DeLaney: The Chamber of Commerce and doctors agree we need COVID-free workplaces
INDIANAPOLIS - State Representative Ed DeLaney (D-Indianapolis) represents Indiana House District 86, which encompasses parts of Pike and Washington townships in Indianapolis. What follows is an op-ed written by DeLaney discussing rushed efforts by Republicans to obstruct businesses that are implementing employee vaccine mandates:
General Assembly Republicans are once again rejecting the rules of legislative process and the teachings of science.
How does a bill typically become a law? With committee hearings, public and expert input, there are at least three hearings on separate days in both the Indiana Senate and House of Representatives.
Now the Republicans are rushing through a bill that ignores public health guidance and will cost employers millions of dollars in COVID-19 testing costs.
Usually, the Indiana Chamber of Commerce and Republicans agree. Today, a rushed and flawed proposal designed to deter primary opposition has exposed fractures in this alliance. As the Chamber’s longtime spokesman Kevin Brinegar put it, this proposal “significantly discourages employers from requiring vaccinations, which in our view is contrary to what Indiana has been doing for months and months, spending millions of dollars to encourage people to get vaccinated, showing them the efficacy of that and the immunity factor it creates. If this preliminary draft is enacted, it would be very disruptive and expensive for employers that have already enacted mandates.”

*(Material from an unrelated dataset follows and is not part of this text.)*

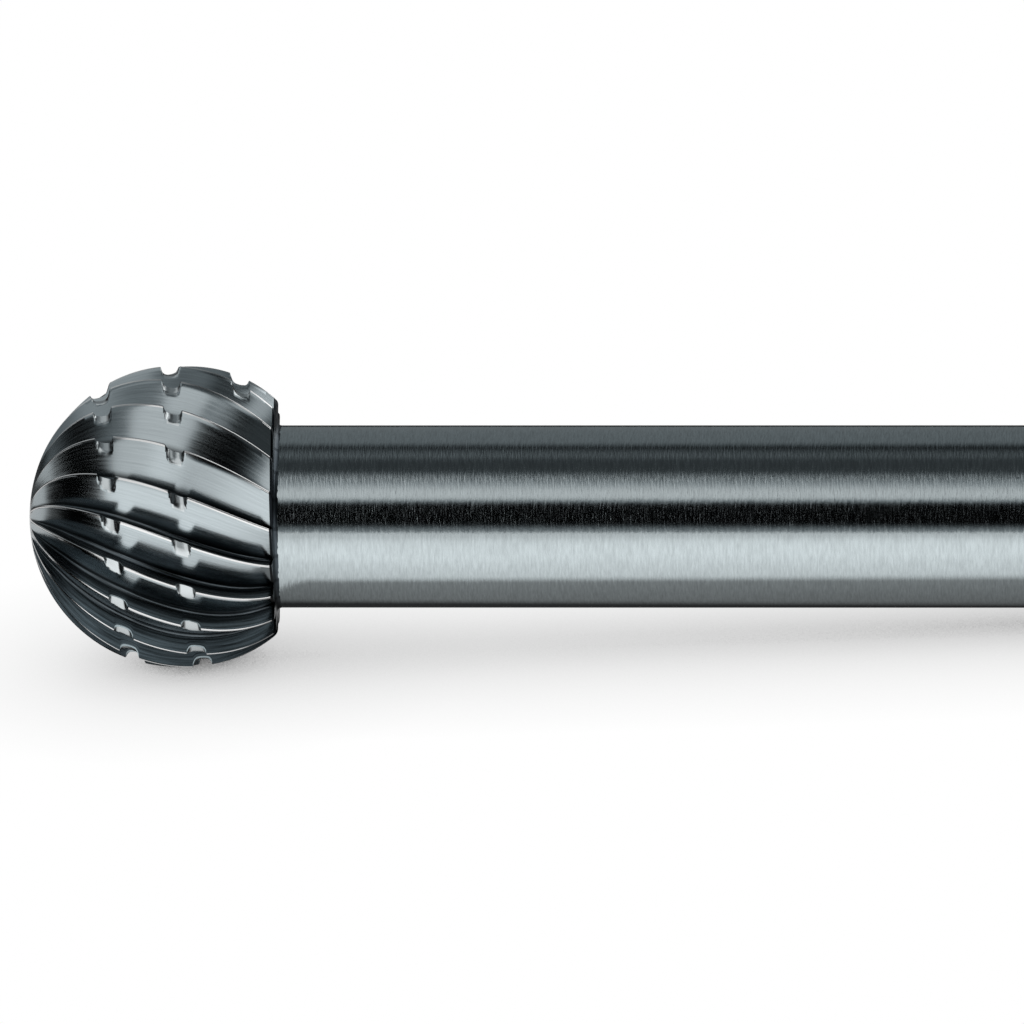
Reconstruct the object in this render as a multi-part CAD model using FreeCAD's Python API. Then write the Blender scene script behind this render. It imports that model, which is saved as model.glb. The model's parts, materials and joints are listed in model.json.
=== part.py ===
"""A rotary burr of high-speed steel, ground from one bar: a ball-shaped cutting head on a plain round shank.

The ball carries right-hand helical teeth. A shallow groove runs round it like a coarse screw thread and
notches every tooth, which breaks the chips. The burr lies on its side as it rests on a bench, on two
neighbouring teeth and the far end of the shank. Lengths are in millimetres, angles in degrees, and +Z is up.
"""
import FreeCAD, Part

import math
import os

# The turned blank, before any tooth is cut.
ball_diameter = 10.0
shank_diameter = 6.0
overall_length = 49.0
back_step = 0.88  # width of the flat ring behind the ball, from the shank out to the teeth
back_rim_chamfer = 0.1
neck_chamfer = 0.17
shank_end_chamfer = 0.5

# The teeth: each has a narrow land on the ball, a back that falls away, a gullet and a rake face.
tooth_count = 20
tooth_land = 0.07
flute_depth = 0.75  # at the ball's widest ring, from where it shrinks with the space between the teeth
gullet_floor = 0.13
rake_angle = 7.0
helix_angle = 19.5  # at the widest ring
helix_growth = 0.0063  # share that the turn gains with each degree from that ring towards the shank
smooth_cap = 9.0  # angle from the tip at which the flutes start
full_flute = 36.0  # angle from the tip at which they reach their full share of depth
run_out_lift = 0.03  # how far the cutter has left the ball at the smooth cap
flute_overrun = 9.0  # angle by which the cutter runs past the flat ring
flute_stations = 8

# The chip-breaker groove: a single-start thread, which leaves a U-shaped notch in each tooth it crosses.
groove_pitch = 2.33
groove_width = 0.65
groove_floor = 0.5
groove_depth = 0.3
groove_corner = 0.15
groove_slope_share = 0.5  # how far the groove's floor follows the ball's slope
groove_from_tip = 2.22
groove_from_back = 1.07
groove_start_turn = 153.0  # about the axis, from straight down
notch_ahead = 0.35  # each notch is cut from ahead of the tooth's edge to where its back has fallen away
notch_behind = 1.0

ball_radius = ball_diameter / 2
shank_radius = shank_diameter / 2
rim_radius = shank_radius + back_step
back_x = math.sqrt(ball_radius**2 - rim_radius**2)
rim_polar = math.atan2(rim_radius, -back_x)
shank_end_x = overall_length - ball_radius
tooth_turn = 2 * math.pi / tooth_count

# The burr lies with its axis tilted down towards the shank's end.
rest_height = ball_radius * math.cos(tooth_turn / 2 * math.cos(math.radians(helix_angle)))
rest_reach = shank_end_x - shank_end_chamfer
tilt = math.asin(rest_height / math.hypot(rest_reach, shank_radius)) - math.atan2(shank_radius, rest_reach)


def vec(x, y, z):
    return FreeCAD.Vector(x, y, z)


def ball_normal(polar, turn):
    """Unit vector out of the ball: polar from the tip, turn about the axis from straight down."""
    side = math.sin(polar)
    return vec(-math.cos(polar), side * math.sin(turn), -side * math.cos(turn))


def edge_turn(polar):
    """Turn of one tooth's cutting edge, so that two edges straddle the point where the ball rests."""

    def twist(angle):
        along = angle - math.pi / 2
        growth = helix_growth * math.degrees(along) / 2
        return along * (1 + growth) * math.tan(math.radians(helix_angle))

    land_turn = tooth_land / ball_radius
    return twist(polar) - twist(math.pi / 2 + tilt) - (tooth_turn + land_turn) / 2


def ring_edge(solid, radius):
    """The round edge nearest to that radius on the flat ring behind the ball."""
    rings = [e for e in solid.Edges if not e.Degenerated and isinstance(e.Curve, Part.Circle)]
    return min(rings, key=lambda e: abs(e.Curve.Center.x - back_x) + abs(e.Curve.Radius - radius))


def blank():
    """Ball, flat ring and chamfered shank turned about the X axis, then chamfered at the rim and at the neck."""
    top = ball_normal(rim_polar / 2, math.pi) * ball_radius
    tip = vec(-ball_radius, 0, 0)
    corners = [
        vec(back_x, 0, rim_radius),
        vec(back_x, 0, shank_radius),
        vec(shank_end_x - shank_end_chamfer, 0, shank_radius),
        vec(shank_end_x, 0, shank_radius - shank_end_chamfer),
        vec(shank_end_x, 0, 0),
        tip,
    ]
    outline = [Part.Arc(tip, top, corners[0]).toShape()]
    outline += [Part.makeLine(a, b) for a, b in zip(corners, corners[1:])]
    turned = Part.Face(Part.Wire(outline)).revolve(vec(0, 0, 0), vec(1, 0, 0), 360)
    rimmed = turned.makeChamfer(back_rim_chamfer, [ring_edge(turned, rim_radius)])
    return rimmed.makeChamfer(neck_chamfer, [ring_edge(rimmed, shank_radius)])


def depth_share(polar):
    """Grows smoothly to 1 where the flutes are full, from just enough for a section at the smooth cap."""
    least = 0.05
    along = (math.degrees(polar) - smooth_cap) / (full_flute - smooth_cap)
    along = min(1.0, max(least, along))
    return along * (2 - along)


def flute_section(polar):
    """Closed wire across one flute: tooth back, gullet and rake face, closed outside the ball."""
    land_turn = tooth_land / (ball_radius * math.sin(polar))
    start = ball_normal(polar, edge_turn(polar) + land_turn) * ball_radius
    end = ball_normal(polar, edge_turn(polar) + tooth_turn) * ball_radius
    middle = ball_normal(polar, edge_turn(polar) + (land_turn + tooth_turn) / 2)
    width = (end - start).Length
    across = (end - start) * (1 / width)
    inward = (across * across.dot(middle) - middle).normalize()

    share = depth_share(polar)
    scale = width / (ball_radius * tooth_turn - tooth_land)
    sag = ball_radius - math.sqrt(ball_radius**2 - width**2 / 4)
    depth = flute_depth * scale * share - sag
    lift = run_out_lift * (1 - share) ** 2
    lean = math.tan(tooth_turn / 2 - math.radians(rake_angle))
    fall = depth / (width - gullet_floor * scale * share - depth * lean)
    out = width / 4  # how far the cutter stands out of the ball, so that it cuts cleanly

    def at(x, y):
        return start + across * x + inward * (y - lift)

    back_top = at(-out, -out * fall)
    corners = [
        back_top,
        at(depth / fall, depth),
        at(width - depth * lean, depth),
        at(width + out * lean, -out),
        at(-out, -out),
        back_top,
    ]
    return Part.makePolygon(corners)


def flute_cutter():
    """One flute as a solid lofted along its helix, with its sections closer together near the tip."""
    crowding = 1.25
    first = math.radians(smooth_cap)
    span = rim_polar + math.radians(flute_overrun) - first
    steps = [(i / (flute_stations - 1)) ** crowding for i in range(flute_stations)]
    return Part.makeLoft([flute_section(first + span * step) for step in steps], True)


def notch_cutter(x, turn, lead):
    """One notch of the groove: a U with its walls square to the axis, drawn straight along the thread."""
    polar = math.acos(-x / ball_radius)
    radius = ball_radius * math.sin(polar)
    out = vec(0, math.sin(turn), -math.cos(turn))
    along = vec(lead, radius * math.cos(turn), radius * math.sin(turn)).normalize()
    length = notch_ahead + notch_behind
    middle = vec(x, 0, 0) + out * (radius - groove_depth) - along * notch_ahead
    slope = groove_slope_share * (math.pi / 2 - polar)
    half_floor = (vec(math.cos(slope), 0, 0) + out * math.sin(slope)) * (groove_floor / 2)
    height = 2 * groove_depth
    flare = vec((groove_width - groove_floor) * height / groove_depth / 2, 0, 0)
    low = [middle - half_floor, middle + half_floor]
    high = [low[1] + out * height + flare, low[0] + out * height - flare]
    cutter = Part.Face(Part.makePolygon(low + high + low[:1])).extrude(along * length)
    bottom = [e for e in cutter.Edges if abs(e.Length - length) < 1e-6 and starts_at(e, low)]
    return cutter.makeFillet(groove_corner, bottom)


def starts_at(edge, points):
    """True if the edge has an end at one of the points."""
    return any((v.Point - point).Length < 1e-6 for v in edge.Vertexes for point in points)


def notch_cutters():
    """A cutter for each crossing of the groove's thread with a tooth's edge."""
    first_x = groove_from_tip - ball_radius
    last_x = back_x - groove_from_back
    lead = groove_pitch / (2 * math.pi)
    first_turn = math.radians(groove_start_turn)
    last_turn = first_turn + (last_x - first_x) / lead
    cutters = []
    for tooth in range(math.floor(first_turn / tooth_turn) - 1, math.ceil(last_turn / tooth_turn) + 2):
        turn = tooth * tooth_turn
        for _ in range(6):
            x = min(last_x, max(first_x, first_x + (turn - first_turn) * lead))
            turn = tooth * tooth_turn + edge_turn(math.acos(-x / ball_radius))
        if first_turn <= turn <= last_turn:
            cutters.append(notch_cutter(x, turn, lead))
    return cutters


def burr():
    solid = blank()
    cutter = flute_cutter()
    for tooth in range(tooth_count):
        turned = cutter.copy()
        turned.rotate(vec(0, 0, 0), vec(1, 0, 0), math.degrees(tooth * tooth_turn))
        solid = solid.cut(turned)
    return solid.cut(notch_cutters()).Solids[0]


def lay_down(solid):
    """Tilt the axis down to the shank's end, and put the lowest, middle point at the origin."""
    solid.rotate(vec(0, 0, 0), vec(0, 1, 0), math.degrees(tilt))
    box = solid.optimalBoundingBox(False)
    solid.translate(vec(-box.Center.x, -box.Center.y, -box.ZMin))
    return solid


os.makedirs("parts", exist_ok=True)
lay_down(burr()).exportStep("parts/burr.step")
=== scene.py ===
"""The looks of a rotary burr of high-speed steel: a ball with ground teeth on a plain ground shank.

Every length is in metres. The burr's own axis runs from the tip of the ball towards the end of the shank,
with the ball's middle at zero. A turn about it is counted from straight down.
"""

import json
import math

import bpy
import numpy as np
from bpy.props import FloatProperty, IntProperty, PointerProperty, StringProperty
from mathutils import Matrix


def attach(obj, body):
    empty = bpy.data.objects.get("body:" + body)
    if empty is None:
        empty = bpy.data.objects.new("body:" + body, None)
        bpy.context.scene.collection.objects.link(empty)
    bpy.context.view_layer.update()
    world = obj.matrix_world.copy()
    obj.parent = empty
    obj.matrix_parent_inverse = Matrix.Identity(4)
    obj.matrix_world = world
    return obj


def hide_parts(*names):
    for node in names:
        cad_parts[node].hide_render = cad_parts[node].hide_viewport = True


bl_info = {
    "name": "Rotary Burr",
    "version": (1, 0, 0),
    "blender": (4, 5, 0),
    "location": "3D View > Sidebar > Burr",
    "description": "Builds a ball-shaped rotary burr with ground helical teeth",
    "category": "Add Mesh",
}

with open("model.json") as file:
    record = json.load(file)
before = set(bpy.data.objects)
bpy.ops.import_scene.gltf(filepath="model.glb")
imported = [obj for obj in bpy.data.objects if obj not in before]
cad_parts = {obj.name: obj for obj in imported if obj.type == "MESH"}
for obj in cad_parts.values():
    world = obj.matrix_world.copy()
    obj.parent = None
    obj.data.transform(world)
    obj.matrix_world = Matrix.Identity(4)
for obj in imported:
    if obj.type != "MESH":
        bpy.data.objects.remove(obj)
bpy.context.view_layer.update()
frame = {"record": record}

MM = 0.001
NODE = "burr"
shank_mount = next(m for m in frame["record"]["mounts"] if m["name"] == "shank")


# Sizes and colours that a user would change.


def length(name, description, default_mm):
    """A length, given here in millimetres and kept in metres."""
    size = default_mm * MM
    return FloatProperty(name=name, description=description, default=size, unit="LENGTH", precision=5)


def angle(name, description, degrees):
    """An angle, given here in degrees and kept in radians."""
    turn = math.radians(degrees)
    return FloatProperty(name=name, description=description, default=turn, unit="ROTATION")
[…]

Employment in Indiana is at-will, and there’s a balance to be found between employer regulations and individual liberties of employees. With what we know about the safety and effectiveness of the COVID-19 vaccine, it is perfectly reasonable that employers want to keep their workplaces healthy and free of COVID. But placing the cost of facilitating COVID-19 testing on employers works to actively discourage employers from creating a safe environment for workers. If we want to be a state that attracts and keeps workforce talent, we shouldn’t scare off good workers by failing to ensure a safe workplace for them.

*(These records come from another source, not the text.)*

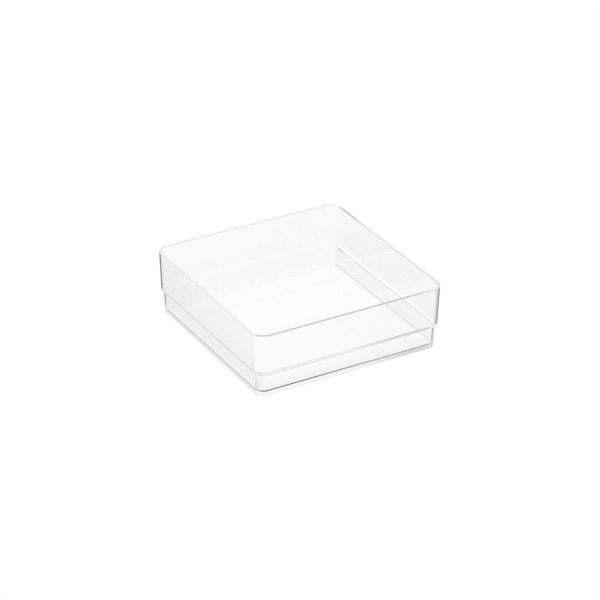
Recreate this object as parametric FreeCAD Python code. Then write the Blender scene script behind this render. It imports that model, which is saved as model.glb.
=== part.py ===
import FreeCAD, Part
import os

# Clear stacking tray for drawers: one open-topped moulding on a square plan, in millimetres.
# The origin is at the middle of the underside, and +Z is up.

# Overall sizes
rim_width = 152.4        # outside, across the rim, the same both ways
tray_height = 49.6       # from the surface it stands on to the rim
wall = 2.0               # measured square to the wall and to the step
floor_thickness = 2.3

# Walls: every side leans outwards, so that the tray leaves its mould
upper_draft = 1.1        # how far the rim stands out past the step, on each side
lower_draft = 0.5        # the same for the section below the step

# Step: the section below it fits inside the rim of a tray underneath
step_height = 18.6       # upper outside edge of the step
step_inset = 2.0         # how far the lower section stands in, on each side
step_drop = 2.0          # height of the sloping band

# Upright corners: one axis for the inside and the outside, so that the wall keeps its thickness
inside_corner = 4.7      # inside radius at the floor, which grows upwards with the lean

# Edge radii
rim_edge = 0.5
step_edge = 0.8
base_edge = 1.2
floor_fillet = 2.6

origin = FreeCAD.Vector(0, 0, 0)
upwards = FreeCAD.Vector(0, 0, 1)


def outside_profile():
    """Half width and height of each bend of the outside, from the base up to the rim."""
    rim_half = rim_width / 2
    step_half = rim_half - upper_draft
    lower_half = step_half - step_inset
    base_half = lower_half - lower_draft
    return [
        (base_half, 0.0),
        (lower_half, step_height - step_drop),
        (step_half, step_height),
        (rim_half, tray_height),
    ]


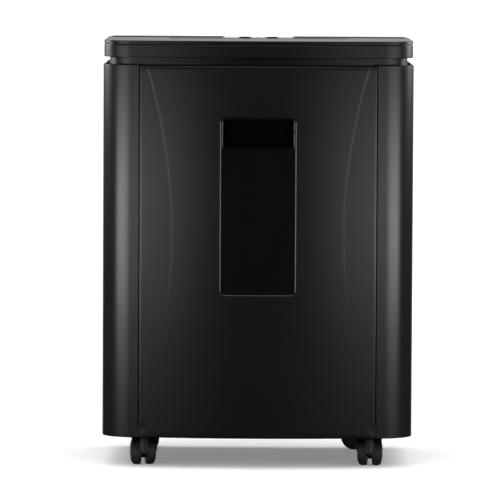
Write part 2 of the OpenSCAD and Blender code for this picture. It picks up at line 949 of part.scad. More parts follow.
module caster_pins(place) {
    color("#a8aaae") at_caster(place) {
        translate([0, 0, stem_low]) cylinder(h = floor_gap + socket_h - 3 - stem_low, r = stem_r);
        rod_x(-wheel_gap / 2 - wheel_w + 2.5, wheel_gap + 2 * wheel_w - 5, trail, wheel_r, axle_r);
    }
}

// Wheel with a closed, domed outer face and a blind bore for its axle
module caster_wheel(place, side) {
    inner = wheel_gap / 2;
    outer = inner + wheel_w;
    color("#202022") at_caster(place) mirror([side < 0 ? 1 : 0, 0, 0])
        translate([0, trail, wheel_r]) rotate([0, 90, 0]) rotate_extrude() polygon([
            [axle_r + running, inner], [wheel_r - 1.5, inner], [wheel_r, inner + 1.5],
            [wheel_r, outer - 5], [wheel_r - 1.2, outer - 3.2], [wheel_r - 3.5, outer - 1.4],
            [wheel_r - 7, outer - 0.3], [4, outer], [0, outer],
            [0, outer - 2], [axle_r + running, outer - 2]
        ]);
}

side_panel(-1);  // left_side_panel
side_panel(1);  // right_side_panel
rear_panel();
base_plate();
top_frame();
bin_rails();
caster_sockets();
neck_tray();
head_rim();
top_cover();
feed_throat();
control_panel();
indicator_lenses();
cutter_plates();
tie_rods();
shaft_bushes();
stripper_combs();
gearbox_cover();
idler_pin();
motor_can();
motor_mount();
circuit_board();
cord_gland();
switch_housing();
interlock_sensor();
case_screws();
bin_front();
handle_pocket();
window_pane();
waste_bin();
interlock_magnet();
cutter(front_axis, disc_count, drive_x);  // front_cutter
front_sync_gear();
drive_gear();
cutter(rear_axis, disc_count - 1, sync_x);  // rear_cutter
rear_sync_gear();
idler_gear();
motor_armature();
motor_pinion();
motor_fan();
push_button(-1);  // power_button
push_button(1);  // reverse_button
power_rocker();
caster_housing(FRONT_LEFT);  // front_left_housing
caster_pins(FRONT_LEFT);  // front_left_pins
caster_wheel(FRONT_LEFT, -1);  // front_left_wheel_1
caster_wheel(FRONT_LEFT, 1);  // front_left_wheel_2
caster_housing(FRONT_RIGHT);  // front_right_housing
caster_pins(FRONT_RIGHT);  // front_right_pins
caster_wheel(FRONT_RIGHT, -1);  // front_right_wheel_1
caster_wheel(FRONT_RIGHT, 1);  // front_right_wheel_2
caster_housing(REAR_LEFT);  // rear_left_housing
caster_pins(REAR_LEFT);  // rear_left_pins
caster_wheel(REAR_LEFT, -1);  // rear_left_wheel_1
caster_wheel(REAR_LEFT, 1);  // rear_left_wheel_2
caster_housing(REAR_RIGHT);  // rear_right_housing
caster_pins(REAR_RIGHT);  // rear_right_pins
caster_wheel(REAR_RIGHT, -1);  // rear_right_wheel_1
caster_wheel(REAR_RIGHT, 1);  // rear_right_wheel_2
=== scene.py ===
"""Looks of a cabinet paper shredder: shells, fittings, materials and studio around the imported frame."""

from __future__ import annotations

import json
import logging
import math
from dataclasses import dataclass
from enum import Enum
from typing import Iterable, Sequence

import bmesh
import bpy
from mathutils import Matrix, Vector


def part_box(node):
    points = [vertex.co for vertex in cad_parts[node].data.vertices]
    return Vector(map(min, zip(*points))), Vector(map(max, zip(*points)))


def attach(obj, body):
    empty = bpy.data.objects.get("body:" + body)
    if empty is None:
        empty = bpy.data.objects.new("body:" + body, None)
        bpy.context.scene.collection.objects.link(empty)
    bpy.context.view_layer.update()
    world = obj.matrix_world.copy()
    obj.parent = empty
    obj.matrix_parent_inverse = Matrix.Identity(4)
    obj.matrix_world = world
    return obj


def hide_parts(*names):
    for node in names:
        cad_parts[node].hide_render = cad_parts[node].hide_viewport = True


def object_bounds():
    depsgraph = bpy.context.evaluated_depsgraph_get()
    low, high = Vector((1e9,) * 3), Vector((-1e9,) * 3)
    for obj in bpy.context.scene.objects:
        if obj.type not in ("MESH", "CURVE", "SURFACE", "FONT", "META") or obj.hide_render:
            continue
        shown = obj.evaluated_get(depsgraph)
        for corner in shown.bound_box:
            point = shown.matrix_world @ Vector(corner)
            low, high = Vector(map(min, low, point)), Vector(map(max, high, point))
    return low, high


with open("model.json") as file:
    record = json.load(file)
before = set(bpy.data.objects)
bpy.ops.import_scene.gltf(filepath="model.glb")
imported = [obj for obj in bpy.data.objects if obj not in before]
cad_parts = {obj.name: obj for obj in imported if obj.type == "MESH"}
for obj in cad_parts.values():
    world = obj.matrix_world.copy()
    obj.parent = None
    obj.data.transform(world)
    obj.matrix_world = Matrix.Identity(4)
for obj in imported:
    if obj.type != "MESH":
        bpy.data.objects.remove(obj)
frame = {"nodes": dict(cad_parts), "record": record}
CAD_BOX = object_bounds()

LOG = logging.getLogger("shredder")
FLANGE = 0.006
Point = tuple[float, float, float]
Colour = tuple[float, float, float]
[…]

We are still in the midst of the COVID-19 pandemic — infection numbers in Indiana have been steadily climbing since the beginning of November and will continue to do so as families gather over the holidays. Ending the public health emergency only fuels the spread of COVID misinformation and lends dangerous credence to the idea that note everyone needs to get vaccinated. Additionally, we are endangering pregnant women by suggesting there is risk in inoculation for them and including pregnancy as a workplace mandate exemption. As we heard in testimony from two doctors who specialize in obstetrics and gynecology, pregnant individuals infected with COVID-19 are 22 times more likely to die from complications during their pregnancy and birth. As one of them said, “The language contained in the bill draft is exactly the type of language misinformation directly leading people to avoid getting vaccinated, thus putting themselves and their baby at risk of death.”
We have two choices before us: choose science and health or choose fear and misinformation. Every Indiana citizen should examine the cost of this legislation in their city, town or county. Is it in our interest to burden employers with more operation costs and potentially lose their presence in our communities? I think not.